Today, I mainly worked on testing and documentation, but I also started the second course in the Applied Data Science with Python Specialization on Coursera.
First, I deployed the new task system to the server and tested that the cron job was running successfully. After completing this, I worked on documentation (linked here) to help those at the facility to understand the report. Additionally, I updated the GitHub repository's README and repository description.
I still had twenty minutes left of class, so I began the next Coursera course. Now, I'll continue working on the course at home, especially over the long weekend!
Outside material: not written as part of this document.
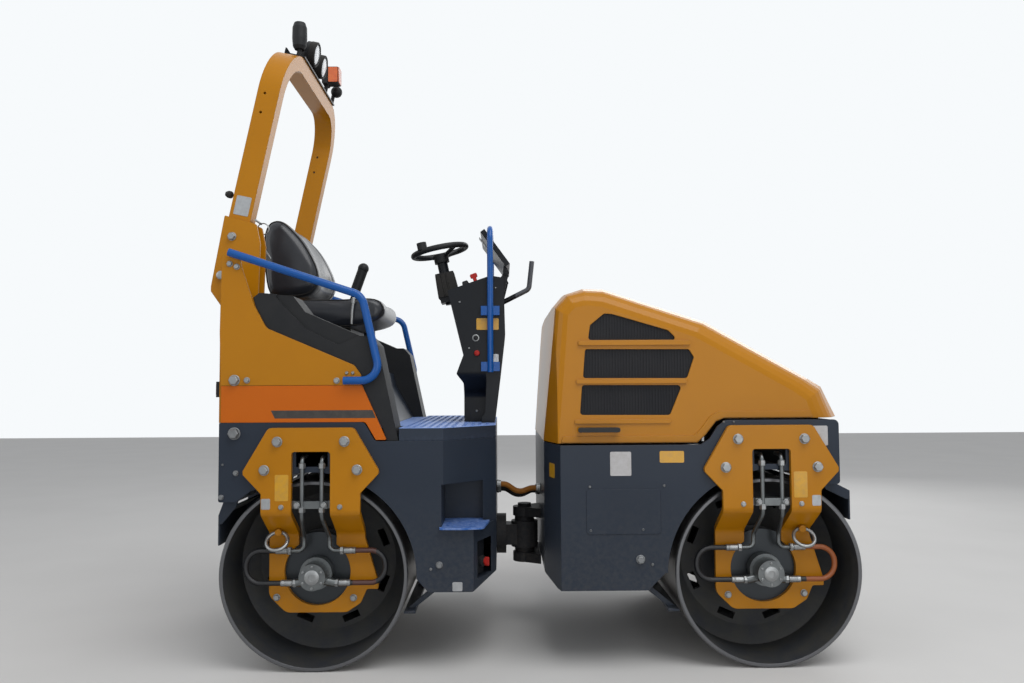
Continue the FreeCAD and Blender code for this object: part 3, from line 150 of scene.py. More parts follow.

After finishing the rough version of the weekly report, I consulted with Mr. Navkal about including additional pertinent data for the most useful possible report. He sent along a list of data points that should be included for each room:
On Monday (before today's class), I put in about an hour of work at home in order to accomplish these objectives. In class today, I was able to finish a version that achieved all these objectives!
One challenge that I encountered was that in my first draft of this version, I calculated all these data points for each day. However, as I was finding the mean and median temperature and carbon dioxide throughout the week, I realized that this data point could not be aggregated daily and then weekly. This is true because in a data set, the mean of the means of different parts (days) is not necessarily the mean of all the data, and the same goes for the medians. I eventually saved all the temperatures and carbon dioxide values alone with their room numbers to sort of a copy database, which was not accessed until the weekly task (Task 4). This use case was an important example of why it is important to have copies of the raw data, so that it is easier to obtain accurate analysis later on.
Now that the bulk of the data analysis work is done, I will work on deploying this new code to the server and start gathering data in real time!